DATA SHOWN:
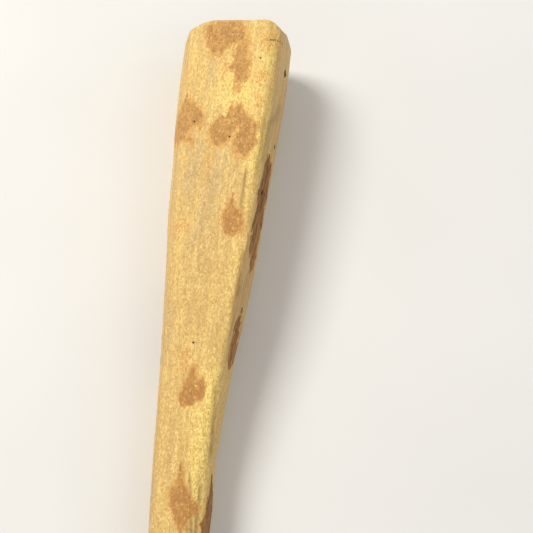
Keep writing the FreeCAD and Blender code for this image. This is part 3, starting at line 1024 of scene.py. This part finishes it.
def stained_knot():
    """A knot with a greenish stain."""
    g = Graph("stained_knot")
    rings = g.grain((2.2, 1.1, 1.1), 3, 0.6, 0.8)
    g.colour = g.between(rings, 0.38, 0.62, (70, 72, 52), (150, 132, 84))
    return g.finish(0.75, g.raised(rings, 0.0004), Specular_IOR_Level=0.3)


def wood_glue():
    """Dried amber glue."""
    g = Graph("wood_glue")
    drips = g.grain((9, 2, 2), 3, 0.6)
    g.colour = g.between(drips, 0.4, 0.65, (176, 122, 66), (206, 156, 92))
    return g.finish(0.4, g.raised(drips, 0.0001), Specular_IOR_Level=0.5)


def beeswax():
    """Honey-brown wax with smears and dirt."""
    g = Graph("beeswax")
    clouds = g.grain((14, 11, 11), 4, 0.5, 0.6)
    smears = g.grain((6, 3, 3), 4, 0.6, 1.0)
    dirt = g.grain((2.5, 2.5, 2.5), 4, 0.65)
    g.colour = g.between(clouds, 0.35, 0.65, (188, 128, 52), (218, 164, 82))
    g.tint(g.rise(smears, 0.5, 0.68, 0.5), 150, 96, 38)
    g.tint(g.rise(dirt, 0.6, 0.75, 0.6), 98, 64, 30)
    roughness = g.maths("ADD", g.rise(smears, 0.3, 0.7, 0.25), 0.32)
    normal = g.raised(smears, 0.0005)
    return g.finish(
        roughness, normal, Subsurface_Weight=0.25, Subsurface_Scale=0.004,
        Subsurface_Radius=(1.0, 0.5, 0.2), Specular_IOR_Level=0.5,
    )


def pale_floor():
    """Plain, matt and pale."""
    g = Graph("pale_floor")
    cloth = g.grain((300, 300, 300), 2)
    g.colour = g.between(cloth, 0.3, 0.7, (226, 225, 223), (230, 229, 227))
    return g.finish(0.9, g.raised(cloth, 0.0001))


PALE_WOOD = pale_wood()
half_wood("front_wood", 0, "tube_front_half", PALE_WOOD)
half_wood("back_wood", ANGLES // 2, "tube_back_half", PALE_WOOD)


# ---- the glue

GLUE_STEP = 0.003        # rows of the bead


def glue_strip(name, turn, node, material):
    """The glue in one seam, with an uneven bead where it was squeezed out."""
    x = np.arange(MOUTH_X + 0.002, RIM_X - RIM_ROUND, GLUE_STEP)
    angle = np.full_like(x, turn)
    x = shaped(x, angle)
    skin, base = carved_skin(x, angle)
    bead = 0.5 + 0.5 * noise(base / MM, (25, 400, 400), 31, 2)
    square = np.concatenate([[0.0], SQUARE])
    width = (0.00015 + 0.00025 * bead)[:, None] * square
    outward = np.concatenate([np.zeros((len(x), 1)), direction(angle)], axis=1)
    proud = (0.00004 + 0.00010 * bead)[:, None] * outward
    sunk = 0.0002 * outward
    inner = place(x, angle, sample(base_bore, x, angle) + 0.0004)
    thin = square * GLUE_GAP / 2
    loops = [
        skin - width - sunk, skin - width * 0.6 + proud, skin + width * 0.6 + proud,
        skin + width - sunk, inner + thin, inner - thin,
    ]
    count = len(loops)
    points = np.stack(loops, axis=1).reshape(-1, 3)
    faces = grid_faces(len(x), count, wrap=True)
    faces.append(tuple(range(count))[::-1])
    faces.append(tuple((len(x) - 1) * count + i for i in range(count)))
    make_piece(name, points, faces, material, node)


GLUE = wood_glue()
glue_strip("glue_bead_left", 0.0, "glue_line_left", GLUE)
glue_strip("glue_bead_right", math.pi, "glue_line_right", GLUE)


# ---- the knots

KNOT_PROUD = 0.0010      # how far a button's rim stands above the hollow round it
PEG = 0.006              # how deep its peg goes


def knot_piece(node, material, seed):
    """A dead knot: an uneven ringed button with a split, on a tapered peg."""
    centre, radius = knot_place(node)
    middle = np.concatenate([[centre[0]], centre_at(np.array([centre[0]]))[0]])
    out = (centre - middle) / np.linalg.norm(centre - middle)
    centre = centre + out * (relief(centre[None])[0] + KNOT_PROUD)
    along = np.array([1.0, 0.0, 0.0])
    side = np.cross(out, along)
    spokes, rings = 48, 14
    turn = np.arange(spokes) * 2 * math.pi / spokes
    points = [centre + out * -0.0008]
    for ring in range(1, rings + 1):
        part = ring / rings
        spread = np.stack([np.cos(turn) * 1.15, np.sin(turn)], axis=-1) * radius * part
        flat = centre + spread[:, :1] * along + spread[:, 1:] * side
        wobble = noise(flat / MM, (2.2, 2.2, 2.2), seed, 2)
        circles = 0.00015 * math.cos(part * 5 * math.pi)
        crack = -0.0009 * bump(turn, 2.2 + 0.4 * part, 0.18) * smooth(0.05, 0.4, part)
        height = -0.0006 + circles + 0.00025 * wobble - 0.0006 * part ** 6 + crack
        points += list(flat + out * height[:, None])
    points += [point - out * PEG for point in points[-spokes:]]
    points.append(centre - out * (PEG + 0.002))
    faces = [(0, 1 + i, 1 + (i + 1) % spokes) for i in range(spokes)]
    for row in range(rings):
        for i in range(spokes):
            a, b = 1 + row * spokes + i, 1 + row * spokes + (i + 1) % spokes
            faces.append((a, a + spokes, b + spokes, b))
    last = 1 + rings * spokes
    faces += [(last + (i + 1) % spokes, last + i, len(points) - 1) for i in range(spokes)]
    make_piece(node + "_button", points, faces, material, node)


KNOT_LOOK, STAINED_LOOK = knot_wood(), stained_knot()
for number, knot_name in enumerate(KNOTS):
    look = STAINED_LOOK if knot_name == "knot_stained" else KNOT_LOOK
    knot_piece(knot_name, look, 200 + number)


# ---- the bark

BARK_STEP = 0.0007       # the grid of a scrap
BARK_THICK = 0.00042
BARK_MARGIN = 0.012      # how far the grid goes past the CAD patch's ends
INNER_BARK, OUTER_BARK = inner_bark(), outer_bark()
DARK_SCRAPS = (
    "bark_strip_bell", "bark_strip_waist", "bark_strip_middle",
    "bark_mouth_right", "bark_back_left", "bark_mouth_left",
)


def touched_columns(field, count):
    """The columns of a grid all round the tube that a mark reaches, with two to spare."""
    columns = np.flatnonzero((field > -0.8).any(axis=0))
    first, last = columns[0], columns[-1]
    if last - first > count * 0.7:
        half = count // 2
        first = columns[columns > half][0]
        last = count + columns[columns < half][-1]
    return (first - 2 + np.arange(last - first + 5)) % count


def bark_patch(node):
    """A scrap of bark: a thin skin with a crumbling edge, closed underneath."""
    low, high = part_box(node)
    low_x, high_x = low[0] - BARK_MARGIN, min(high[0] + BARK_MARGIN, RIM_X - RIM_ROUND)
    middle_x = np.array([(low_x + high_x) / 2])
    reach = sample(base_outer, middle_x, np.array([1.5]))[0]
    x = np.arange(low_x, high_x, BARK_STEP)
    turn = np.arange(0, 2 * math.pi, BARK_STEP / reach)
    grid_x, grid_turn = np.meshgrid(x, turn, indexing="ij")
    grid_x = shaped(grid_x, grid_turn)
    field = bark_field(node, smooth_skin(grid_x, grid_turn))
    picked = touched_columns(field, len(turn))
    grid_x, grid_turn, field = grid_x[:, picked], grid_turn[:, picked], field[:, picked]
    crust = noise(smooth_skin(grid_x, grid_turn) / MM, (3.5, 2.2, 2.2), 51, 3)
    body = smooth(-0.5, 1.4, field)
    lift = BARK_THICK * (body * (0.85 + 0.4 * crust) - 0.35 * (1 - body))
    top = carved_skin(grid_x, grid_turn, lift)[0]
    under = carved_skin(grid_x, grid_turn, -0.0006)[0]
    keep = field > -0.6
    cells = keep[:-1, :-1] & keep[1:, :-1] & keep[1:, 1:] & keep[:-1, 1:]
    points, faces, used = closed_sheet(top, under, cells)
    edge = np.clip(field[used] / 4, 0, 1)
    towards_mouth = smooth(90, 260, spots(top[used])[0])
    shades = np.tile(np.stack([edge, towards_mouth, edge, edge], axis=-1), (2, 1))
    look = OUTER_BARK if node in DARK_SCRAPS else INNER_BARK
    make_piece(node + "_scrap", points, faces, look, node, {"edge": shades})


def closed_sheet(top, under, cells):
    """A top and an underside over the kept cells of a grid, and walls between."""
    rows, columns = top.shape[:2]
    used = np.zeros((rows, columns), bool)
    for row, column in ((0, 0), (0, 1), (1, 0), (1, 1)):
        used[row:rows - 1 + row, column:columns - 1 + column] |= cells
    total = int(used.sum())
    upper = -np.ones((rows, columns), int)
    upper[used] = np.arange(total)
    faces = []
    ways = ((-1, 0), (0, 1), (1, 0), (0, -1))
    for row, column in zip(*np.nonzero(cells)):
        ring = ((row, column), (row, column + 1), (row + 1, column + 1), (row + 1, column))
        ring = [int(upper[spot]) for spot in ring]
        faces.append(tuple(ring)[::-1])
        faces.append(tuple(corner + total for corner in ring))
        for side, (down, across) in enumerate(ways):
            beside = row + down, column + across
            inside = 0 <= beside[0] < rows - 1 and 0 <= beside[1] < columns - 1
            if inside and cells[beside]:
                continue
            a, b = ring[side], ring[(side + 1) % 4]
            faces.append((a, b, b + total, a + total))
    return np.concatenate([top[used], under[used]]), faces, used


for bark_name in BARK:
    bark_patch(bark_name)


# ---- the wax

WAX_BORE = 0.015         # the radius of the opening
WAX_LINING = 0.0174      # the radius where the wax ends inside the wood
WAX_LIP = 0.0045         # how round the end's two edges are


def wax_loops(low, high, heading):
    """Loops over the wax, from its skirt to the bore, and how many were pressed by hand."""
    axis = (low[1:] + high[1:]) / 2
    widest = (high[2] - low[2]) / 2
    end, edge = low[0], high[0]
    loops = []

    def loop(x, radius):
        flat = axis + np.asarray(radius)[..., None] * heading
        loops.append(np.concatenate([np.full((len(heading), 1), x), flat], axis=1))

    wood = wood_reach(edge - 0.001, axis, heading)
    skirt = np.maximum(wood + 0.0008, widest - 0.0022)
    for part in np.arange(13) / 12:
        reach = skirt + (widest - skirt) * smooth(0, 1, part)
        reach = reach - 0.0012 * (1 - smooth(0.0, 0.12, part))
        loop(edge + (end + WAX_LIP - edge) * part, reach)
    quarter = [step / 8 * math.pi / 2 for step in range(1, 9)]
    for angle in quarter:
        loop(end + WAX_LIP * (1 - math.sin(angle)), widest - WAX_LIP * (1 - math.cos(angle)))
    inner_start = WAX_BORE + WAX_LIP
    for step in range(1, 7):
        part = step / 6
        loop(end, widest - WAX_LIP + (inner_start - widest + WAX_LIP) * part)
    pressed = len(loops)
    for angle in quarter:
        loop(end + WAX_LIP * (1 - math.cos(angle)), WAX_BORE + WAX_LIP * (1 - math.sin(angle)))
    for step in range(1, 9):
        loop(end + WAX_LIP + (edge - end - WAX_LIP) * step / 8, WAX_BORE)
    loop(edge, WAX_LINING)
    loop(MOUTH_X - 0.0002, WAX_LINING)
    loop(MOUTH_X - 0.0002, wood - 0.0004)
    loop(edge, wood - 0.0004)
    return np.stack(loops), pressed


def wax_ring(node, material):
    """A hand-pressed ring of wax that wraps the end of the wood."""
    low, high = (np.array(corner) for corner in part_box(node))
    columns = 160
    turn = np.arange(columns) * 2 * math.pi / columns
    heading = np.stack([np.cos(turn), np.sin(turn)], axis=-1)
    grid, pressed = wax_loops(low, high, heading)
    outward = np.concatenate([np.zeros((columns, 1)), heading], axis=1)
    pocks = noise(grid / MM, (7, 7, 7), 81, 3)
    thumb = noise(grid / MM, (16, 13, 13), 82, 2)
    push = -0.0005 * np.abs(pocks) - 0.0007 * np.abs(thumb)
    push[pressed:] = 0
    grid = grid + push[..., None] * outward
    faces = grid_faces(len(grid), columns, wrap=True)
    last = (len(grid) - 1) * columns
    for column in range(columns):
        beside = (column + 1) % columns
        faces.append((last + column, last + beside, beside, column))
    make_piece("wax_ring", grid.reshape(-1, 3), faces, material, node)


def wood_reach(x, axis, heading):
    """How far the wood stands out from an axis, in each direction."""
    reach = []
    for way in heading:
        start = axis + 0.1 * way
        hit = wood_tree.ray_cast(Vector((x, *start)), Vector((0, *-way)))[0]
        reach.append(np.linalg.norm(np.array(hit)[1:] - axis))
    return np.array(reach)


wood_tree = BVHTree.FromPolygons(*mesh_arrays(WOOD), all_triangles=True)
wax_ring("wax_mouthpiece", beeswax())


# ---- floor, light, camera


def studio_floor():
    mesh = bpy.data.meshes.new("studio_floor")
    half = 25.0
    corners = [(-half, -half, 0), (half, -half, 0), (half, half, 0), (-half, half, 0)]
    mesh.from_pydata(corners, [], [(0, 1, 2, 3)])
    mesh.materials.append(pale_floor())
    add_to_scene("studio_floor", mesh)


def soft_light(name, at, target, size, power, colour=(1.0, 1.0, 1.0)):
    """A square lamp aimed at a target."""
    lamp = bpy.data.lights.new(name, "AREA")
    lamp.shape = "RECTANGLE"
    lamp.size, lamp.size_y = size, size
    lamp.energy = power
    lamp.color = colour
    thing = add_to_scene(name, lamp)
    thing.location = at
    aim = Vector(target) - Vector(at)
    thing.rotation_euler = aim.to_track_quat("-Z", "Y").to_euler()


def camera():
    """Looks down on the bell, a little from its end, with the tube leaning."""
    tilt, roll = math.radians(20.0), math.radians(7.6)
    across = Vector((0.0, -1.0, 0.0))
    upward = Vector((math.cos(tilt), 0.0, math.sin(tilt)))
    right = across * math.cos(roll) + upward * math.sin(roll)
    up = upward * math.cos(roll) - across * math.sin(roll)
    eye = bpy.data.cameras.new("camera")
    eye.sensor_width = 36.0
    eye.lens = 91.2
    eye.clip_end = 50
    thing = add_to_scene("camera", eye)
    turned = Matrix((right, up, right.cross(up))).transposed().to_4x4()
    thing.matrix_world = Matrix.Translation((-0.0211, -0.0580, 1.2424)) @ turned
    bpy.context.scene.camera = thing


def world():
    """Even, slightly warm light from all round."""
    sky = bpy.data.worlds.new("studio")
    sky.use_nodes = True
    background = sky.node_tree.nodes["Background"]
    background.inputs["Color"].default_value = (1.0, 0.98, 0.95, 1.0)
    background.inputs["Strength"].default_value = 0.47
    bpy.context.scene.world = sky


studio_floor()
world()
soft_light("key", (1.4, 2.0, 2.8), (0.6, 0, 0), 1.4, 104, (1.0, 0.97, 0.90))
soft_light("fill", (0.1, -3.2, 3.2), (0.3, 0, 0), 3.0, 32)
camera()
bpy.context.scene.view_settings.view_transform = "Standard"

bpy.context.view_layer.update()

TASK STATEMENT: Print the material above verbatim, first line through the line containing "g.raised(drips, 0.0001), Specular_IOR_Level=0.5)", both included.

THE RESPONSE:
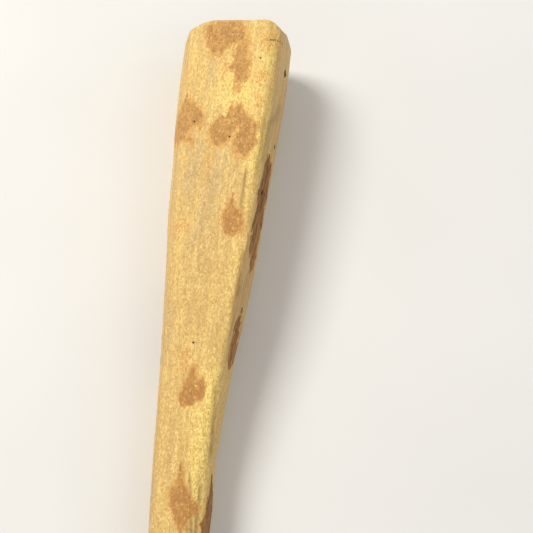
Keep writing the FreeCAD and Blender code for this image. This is part 3, starting at line 1024 of scene.py. This part finishes it.
def stained_knot():
    """A knot with a greenish stain."""
    g = Graph("stained_knot")
    rings = g.grain((2.2, 1.1, 1.1), 3, 0.6, 0.8)
    g.colour = g.between(rings, 0.38, 0.62, (70, 72, 52), (150, 132, 84))
    return g.finish(0.75, g.raised(rings, 0.0004), Specular_IOR_Level=0.3)


def wood_glue():
    """Dried amber glue."""
    g = Graph("wood_glue")
    drips = g.grain((9, 2, 2), 3, 0.6)
    g.colour = g.between(drips, 0.4, 0.65, (176, 122, 66), (206, 156, 92))
    return g.finish(0.4, g.raised(drips, 0.0001), Specular_IOR_Level=0.5)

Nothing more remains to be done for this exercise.